Compound and non-compound nuclear fusion using forward recoil range distributions of evaporation residues produced in 18O+154Sm system

The study investigates partial linear momentum transfer in the non-compound nuclear fusion (NCNF) process by analyzing the forward recoil range distributions (FRRDs) of evaporation residues (ERs) produced in the ${}^{18}$O+${}^{154}$Sm system at projectile energy $\approx$ 5.27 MeV/nucleon. The ERs formed through xn and pxn evaporation channels exhibit single-peaked gaussian distributions in forward recoil ranges while their range-integrated cross sections alines well with theoretical prediction of PACE-4 code. These results show the signature of complete momentum transfer and formation of a compound nucleus ${}^{172}$Yb*. However, ERs produced via $\alpha$ spectator channels shows single peaked gaussian distribution in forward recoil ranges but with a shorter mean ranges and larger cross sections than theoretical predictions.
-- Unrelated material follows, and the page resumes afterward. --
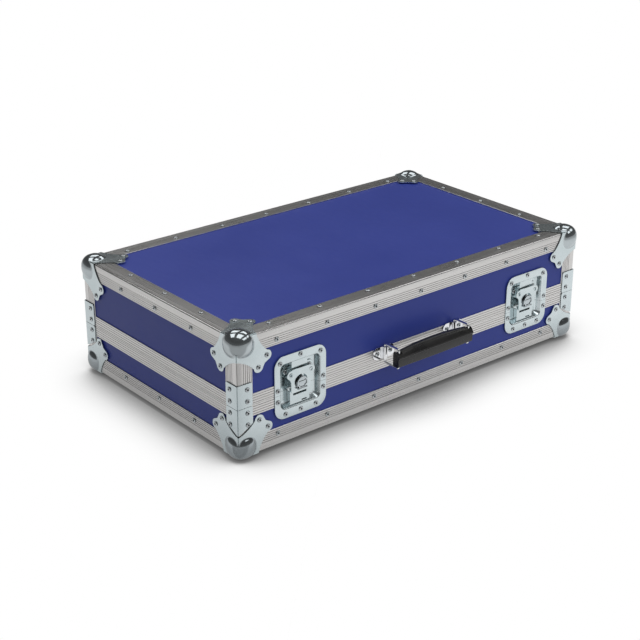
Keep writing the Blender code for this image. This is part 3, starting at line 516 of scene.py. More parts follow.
def steel_material():
    """Zinc-plated steel: cool, faintly clouded and finely scratched, with painted shade in its creases and
    round its rivets.
    """
    made = Shader("zinc_plate", (0.66, 0.73, 0.75), 1.0, 0.30)
    cloud = made.noise(26.0, 4.0, 0.6)
    spot = made.noise(210.0, 2.0, 0.6)
    scratch = made.noise(6.0, 4.0, 0.7, made.stretched((40.0, 6.0, 22.0)))
    tint = made.mixed(made.ranged(cloud, 0.35, 0.65), (0.62, 0.70, 0.72), (0.68, 0.755, 0.775))
    spotted = made.mixed(made.ranged(spot, 0.66, 0.80, 0.0, 0.15), tint, (0.52, 0.58, 0.60))
    # Painted shade: the colour turns dark in creases, at plate edges and round the rivets
    made.set("Base Color", made.crease_shaded(spotted, 0.0025, (0.17, 0.20, 0.21), 0.15, 0.75))
    made.set("Roughness", made.ranged(made.maths("ADD", cloud, scratch), 0.7, 1.35, 0.18, 0.26))
    made.bump(scratch, 0.03, 0.0002)
    return made.material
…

This result suggests that partial momentum transfer results from the breakup of ${}^{18}$O into ${}^{14}$C+$\alpha$, contributing to the formation of an intermediate ${}^{168}$Er* composite system. To investigate isotopic effects on NCNF dynamics, reactions induced by ${}^{16}$O and ${}^{18}$O projectiles were compared within the framework of Z${}_P$Z${}_T$ and total asymmetry (${\mu }_{cm}^T$). At energies $\approx$ 10$\%$ above the coulomb barrier, both projectiles exhibit comparable NCNF contributions. However, at projectile energies $\ge$ 30$\%$ above the Coulomb barrier, ${}^{18}$O exhibits a significantly higher NCNF contribution as compare to ${}^{16}$O. Further, the critical angular momentum increases exponentially with both Z${}_P$Z${}_T$ and ${\mu }_{cm}^T$, establishing these parameters as key factors in onset of the NCNF process. Additionally, the study finds also that fusion suppression depends on projectile’s $\alpha$-separation energy. A generalized expression is proposed to estimate NCNF contributions for reactions involving both weakly and strongly bound projectiles on ${}^{154}$Sm.